* _What you are asked to do_
Output every line of the data exactly as it appears.

* _Entries_
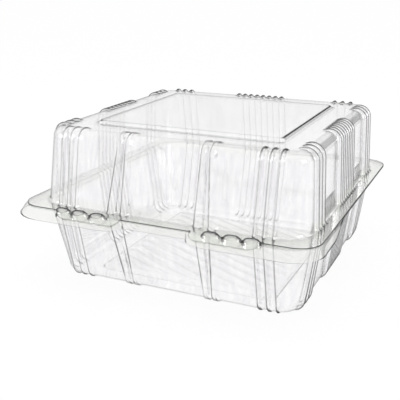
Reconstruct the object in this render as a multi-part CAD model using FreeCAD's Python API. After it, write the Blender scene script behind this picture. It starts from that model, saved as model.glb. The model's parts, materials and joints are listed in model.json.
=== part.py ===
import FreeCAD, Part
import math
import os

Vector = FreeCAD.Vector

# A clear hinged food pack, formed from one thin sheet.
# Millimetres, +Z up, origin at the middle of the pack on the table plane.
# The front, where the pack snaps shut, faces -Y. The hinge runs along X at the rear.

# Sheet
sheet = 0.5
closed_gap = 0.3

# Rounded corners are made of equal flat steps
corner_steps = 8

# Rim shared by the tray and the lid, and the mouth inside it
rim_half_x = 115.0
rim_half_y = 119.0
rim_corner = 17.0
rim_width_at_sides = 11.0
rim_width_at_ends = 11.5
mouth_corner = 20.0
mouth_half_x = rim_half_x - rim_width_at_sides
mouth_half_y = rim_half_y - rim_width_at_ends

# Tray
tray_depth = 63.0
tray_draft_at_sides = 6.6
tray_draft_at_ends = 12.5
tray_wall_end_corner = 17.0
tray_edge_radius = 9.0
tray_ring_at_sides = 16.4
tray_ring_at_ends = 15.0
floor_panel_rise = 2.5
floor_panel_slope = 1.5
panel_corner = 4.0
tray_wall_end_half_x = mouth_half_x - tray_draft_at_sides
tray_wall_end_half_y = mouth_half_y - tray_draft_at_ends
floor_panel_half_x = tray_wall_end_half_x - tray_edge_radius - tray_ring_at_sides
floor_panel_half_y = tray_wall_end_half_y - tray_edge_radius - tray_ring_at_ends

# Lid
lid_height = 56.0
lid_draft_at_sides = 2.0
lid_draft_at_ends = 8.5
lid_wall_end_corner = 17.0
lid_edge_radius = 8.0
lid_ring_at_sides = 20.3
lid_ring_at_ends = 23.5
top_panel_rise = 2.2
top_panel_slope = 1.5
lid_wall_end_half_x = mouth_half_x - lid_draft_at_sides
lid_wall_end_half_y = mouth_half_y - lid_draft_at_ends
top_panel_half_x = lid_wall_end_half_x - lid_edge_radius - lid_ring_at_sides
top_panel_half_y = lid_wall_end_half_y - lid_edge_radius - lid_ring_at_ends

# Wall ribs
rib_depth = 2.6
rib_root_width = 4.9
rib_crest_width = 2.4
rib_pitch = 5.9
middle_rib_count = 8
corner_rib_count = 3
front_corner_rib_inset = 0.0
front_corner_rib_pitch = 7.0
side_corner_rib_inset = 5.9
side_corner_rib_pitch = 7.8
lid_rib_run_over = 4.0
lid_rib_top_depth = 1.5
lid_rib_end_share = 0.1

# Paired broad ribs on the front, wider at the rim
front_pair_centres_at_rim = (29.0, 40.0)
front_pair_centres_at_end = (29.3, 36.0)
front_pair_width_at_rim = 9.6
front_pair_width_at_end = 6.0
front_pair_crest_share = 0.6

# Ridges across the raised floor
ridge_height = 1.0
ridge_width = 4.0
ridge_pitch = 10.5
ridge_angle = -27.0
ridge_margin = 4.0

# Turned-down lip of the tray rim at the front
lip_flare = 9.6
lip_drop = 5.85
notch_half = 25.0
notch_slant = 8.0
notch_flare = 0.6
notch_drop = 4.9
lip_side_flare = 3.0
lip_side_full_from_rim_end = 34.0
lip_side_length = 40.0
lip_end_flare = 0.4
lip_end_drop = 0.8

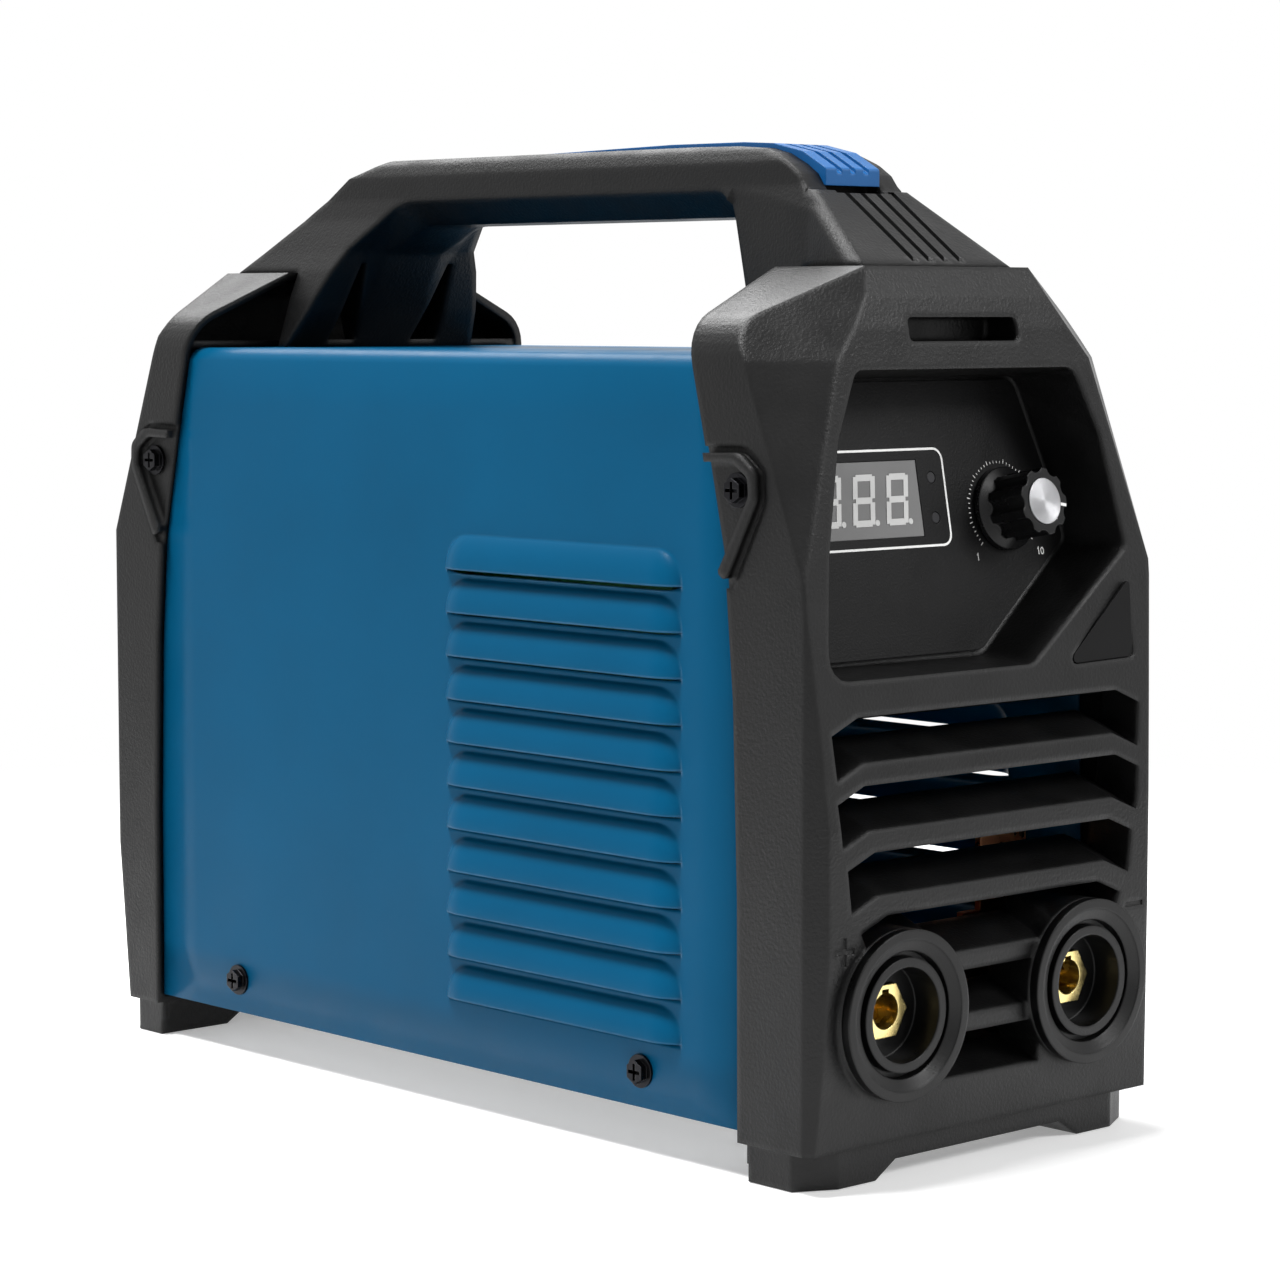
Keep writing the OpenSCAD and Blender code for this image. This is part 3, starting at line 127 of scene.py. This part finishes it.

* _Answer to this problem_
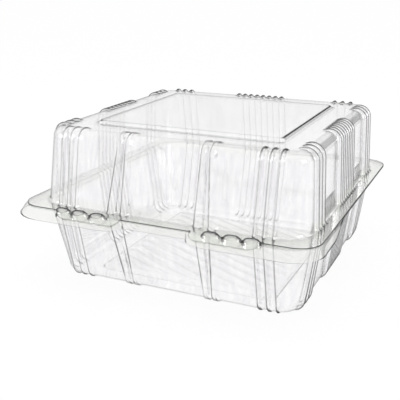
Reconstruct the object in this render as a multi-part CAD model using FreeCAD's Python API. After it, write the Blender scene script behind this picture. It starts from that model, saved as model.glb. The model's parts, materials and joints are listed in model.json.
=== part.py ===
import FreeCAD, Part
import math
import os

Vector = FreeCAD.Vector

# A clear hinged food pack, formed from one thin sheet.
# Millimetres, +Z up, origin at the middle of the pack on the table plane.
# The front, where the pack snaps shut, faces -Y. The hinge runs along X at the rear.

# Sheet
sheet = 0.5
closed_gap = 0.3

# Rounded corners are made of equal flat steps
corner_steps = 8

# Rim shared by the tray and the lid, and the mouth inside it
rim_half_x = 115.0
rim_half_y = 119.0
rim_corner = 17.0
rim_width_at_sides = 11.0
rim_width_at_ends = 11.5
mouth_corner = 20.0
mouth_half_x = rim_half_x - rim_width_at_sides
mouth_half_y = rim_half_y - rim_width_at_ends

# Tray
tray_depth = 63.0
tray_draft_at_sides = 6.6
tray_draft_at_ends = 12.5
tray_wall_end_corner = 17.0
tray_edge_radius = 9.0
tray_ring_at_sides = 16.4
tray_ring_at_ends = 15.0
floor_panel_rise = 2.5
floor_panel_slope = 1.5
panel_corner = 4.0
tray_wall_end_half_x = mouth_half_x - tray_draft_at_sides
tray_wall_end_half_y = mouth_half_y - tray_draft_at_ends
floor_panel_half_x = tray_wall_end_half_x - tray_edge_radius - tray_ring_at_sides
floor_panel_half_y = tray_wall_end_half_y - tray_edge_radius - tray_ring_at_ends

# Lid
lid_height = 56.0
lid_draft_at_sides = 2.0
lid_draft_at_ends = 8.5
lid_wall_end_corner = 17.0
lid_edge_radius = 8.0
lid_ring_at_sides = 20.3
lid_ring_at_ends = 23.5
top_panel_rise = 2.2
top_panel_slope = 1.5
lid_wall_end_half_x = mouth_half_x - lid_draft_at_sides
lid_wall_end_half_y = mouth_half_y - lid_draft_at_ends
top_panel_half_x = lid_wall_end_half_x - lid_edge_radius - lid_ring_at_sides
top_panel_half_y = lid_wall_end_half_y - lid_edge_radius - lid_ring_at_ends

# Wall ribs
rib_depth = 2.6
rib_root_width = 4.9
rib_crest_width = 2.4
rib_pitch = 5.9
middle_rib_count = 8
corner_rib_count = 3
front_corner_rib_inset = 0.0
front_corner_rib_pitch = 7.0
side_corner_rib_inset = 5.9
side_corner_rib_pitch = 7.8
lid_rib_run_over = 4.0
lid_rib_top_depth = 1.5
lid_rib_end_share = 0.1

# Paired broad ribs on the front, wider at the rim
front_pair_centres_at_rim = (29.0, 40.0)
front_pair_centres_at_end = (29.3, 36.0)
front_pair_width_at_rim = 9.6
front_pair_width_at_end = 6.0
front_pair_crest_share = 0.6

# Ridges across the raised floor
ridge_height = 1.0
ridge_width = 4.0
ridge_pitch = 10.5
ridge_angle = -27.0
ridge_margin = 4.0

# Turned-down lip of the tray rim at the front
lip_flare = 9.6
lip_drop = 5.85
notch_half = 25.0
notch_slant = 8.0
notch_flare = 0.6
notch_drop = 4.9
lip_side_flare = 3.0
lip_side_full_from_rim_end = 34.0
lip_side_length = 40.0
lip_end_flare = 0.4
lip_end_drop = 0.8

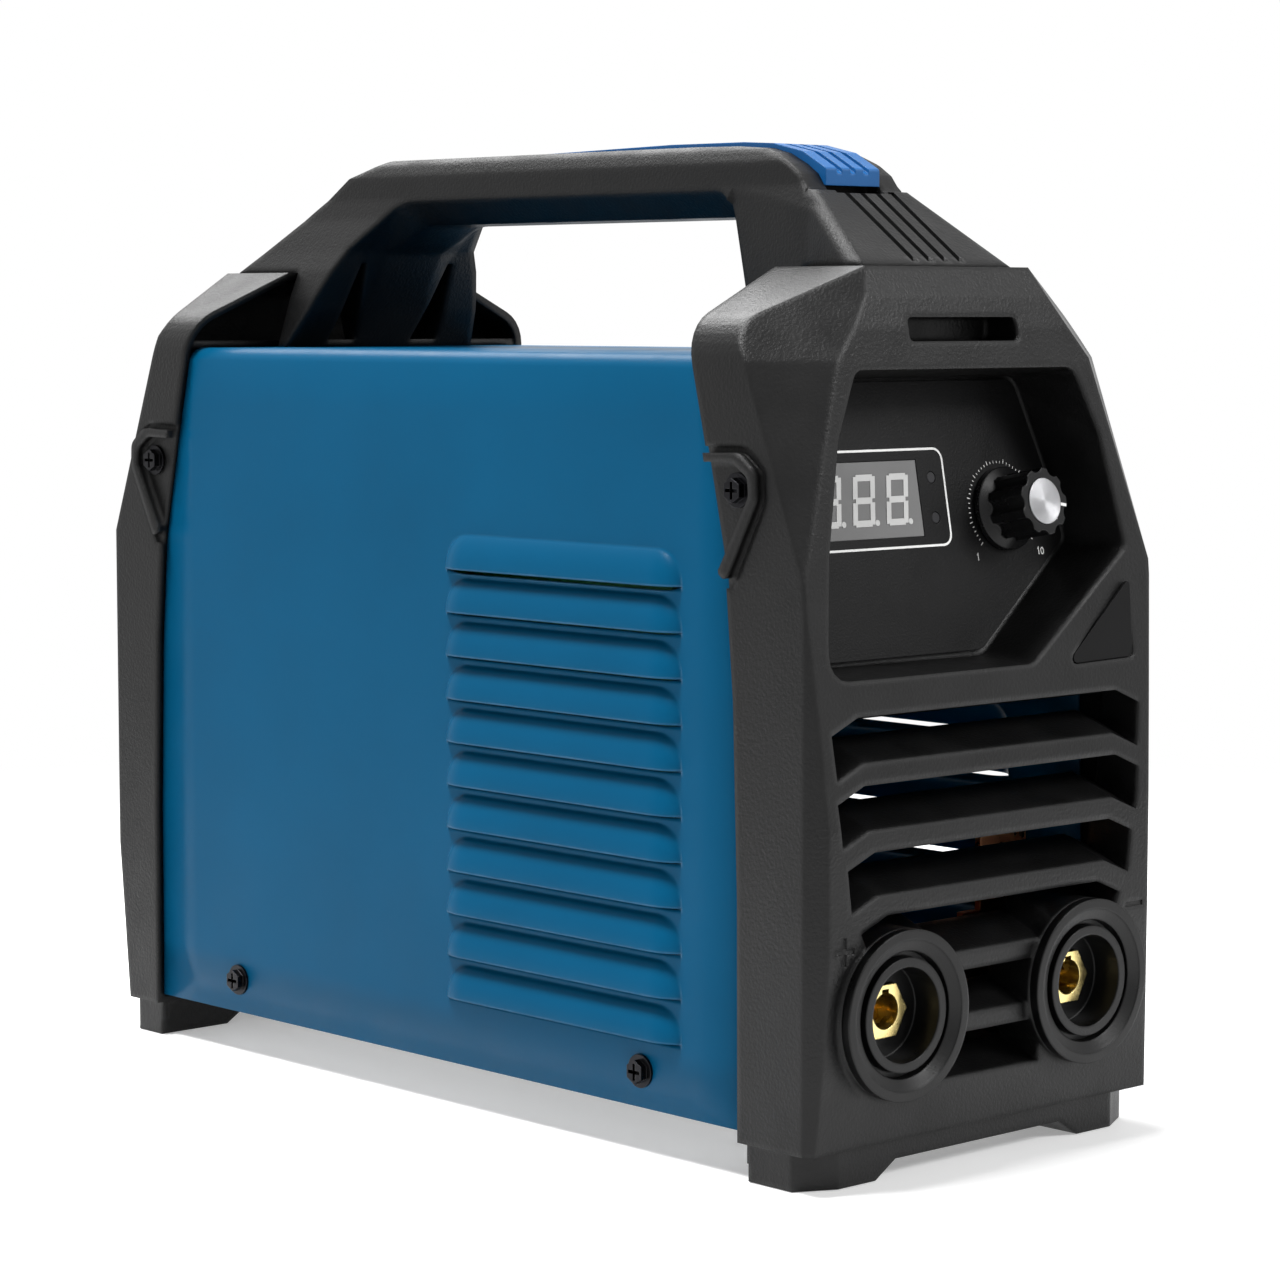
Keep writing the OpenSCAD and Blender code for this image. This is part 3, starting at line 127 of scene.py. This part finishes it.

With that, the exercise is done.